А вот и о семье написано, о том, какова должна быть семья у баптистов… Семья, оказывается, — это не что иное, как «домашняя церковь». Муж должен быть пресвитером этой домашней церкви, а жена — «дьякониссой». И детей, оказывается, они обязаны воспитывать только в своем баптистском духе. «Дети — это цветы, — читал Климов, — а цветы мы поворачиваем к солнцу. Солнцем для наших детей является Христос. Вот почему Христос говорил: не препятствуйте детям приходить ко мне!» А если баптисты не будут этого делать, не будут «сеять семя слова Божия в чистых безвинных маленьких сердечках», то они как бы снова распнут Христа… «Детское сердце — нива безбрежная, — читал пораженный Климов, — сеять там нужно ранней весной, сеять заботливо, ласково, нежно, чтоб не осталось бороздки пустой…»

«Они и «сеяли“, они и старались!.. — думал Климов о Лининых родителях. — Они внушали дочке мысль о боге, убеждали ее, что не помоги ей бог в лице старушки–врачевательницы, не быть бы Лине в живых…»

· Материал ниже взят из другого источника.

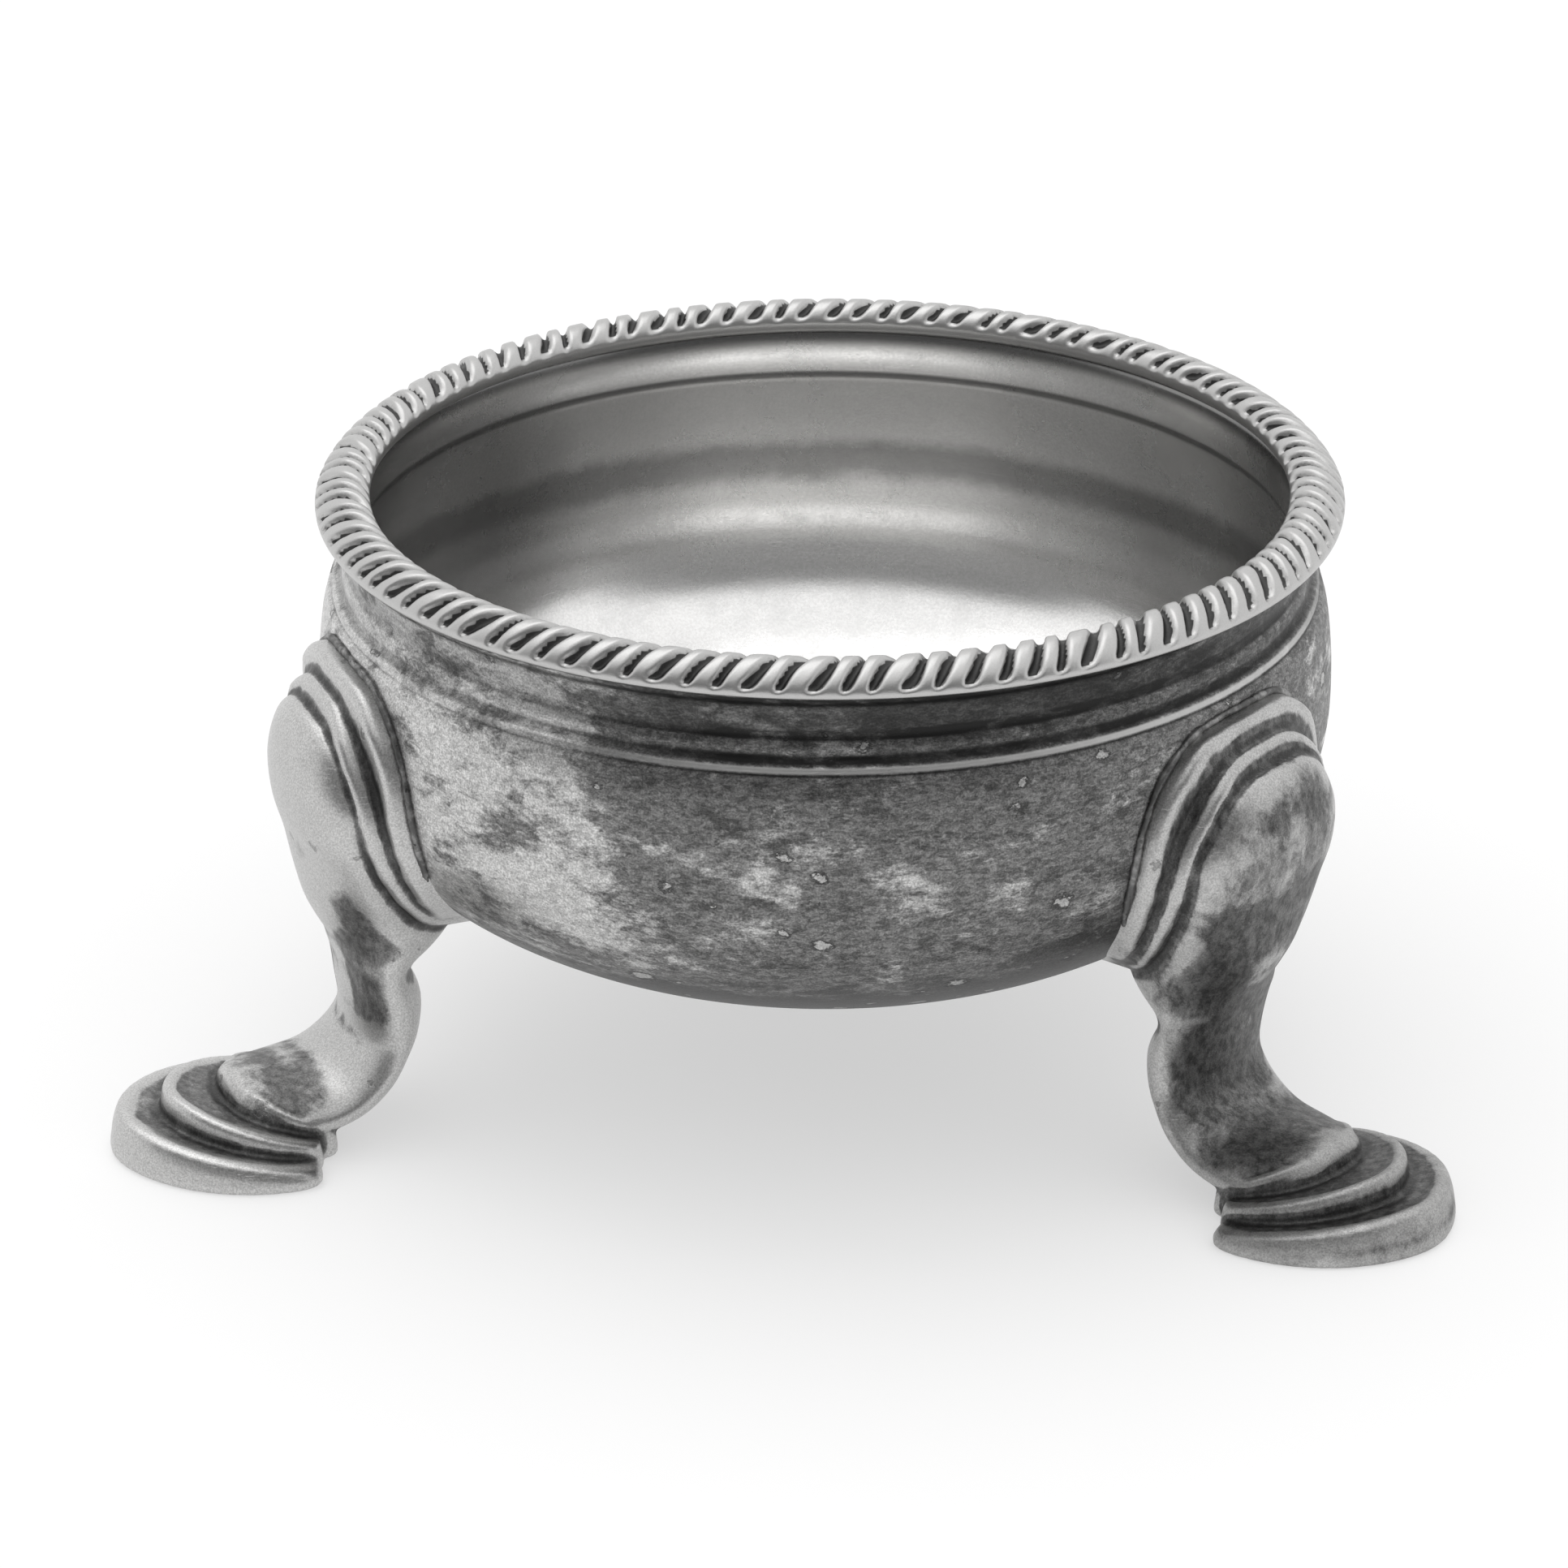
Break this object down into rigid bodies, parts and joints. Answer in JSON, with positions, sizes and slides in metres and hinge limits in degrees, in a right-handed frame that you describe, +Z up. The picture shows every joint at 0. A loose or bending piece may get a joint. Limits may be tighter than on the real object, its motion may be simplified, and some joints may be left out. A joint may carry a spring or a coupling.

Теперь Климову отчетливо представлялась вся Линина жизнь, с самого раннего детства, что называется, с колыбели. И не было в этой жизни дня, а может, и часа без упоминания о боге. Ведь и колыбельную–то Лине пели не как другим детям, а наверняка какую–нибудь вроде той, что здесь напечатана:

Спи, малютка, сном прекрасным, баюшки–баю,

Воспевают хором стройным ангелы в раю…

Иисус в венце терновом за тебя страдал,

Чтоб тебе в пути суровом вечный свет сиял.

Полюби его душою с самых юных лет,

Будет он всегда с тобою, защитит от бед…

Чем отчетливее вырисовывалась судьба Лины перед Климовым, чем яснее представлял он обстановку, в которой Лина выросла, тем острее в нем становилось чувство жалости к ней и чувство безнадежности — как доказать человеку, что он не верблюд, если ему с пеленок внушали, что он именно верблюд и есть?..

Но вот ребенок растет, превращается в юношу или девушку. Оказывается, и тогда «стройная система воспитания» продолжает действовать, оказывается, и тут ожидают человека рамки и ограничения… «Христианской девушке отнюдь не возбраняется, — тоном устава говорилось в одной из статей журнала «Братский вестник“, — полюбить юношу–христианина; и наоборот, если этот выбор при участии воли Божьей. Но возбраняется прикасаться друг к другу, к телу девицы и телу юноши, ибо это возбуждает плоть… Поэтому христианская молодежь в общении друг с другом должна строго держать себя на расстоянии друг от друга при любом духовном расположении».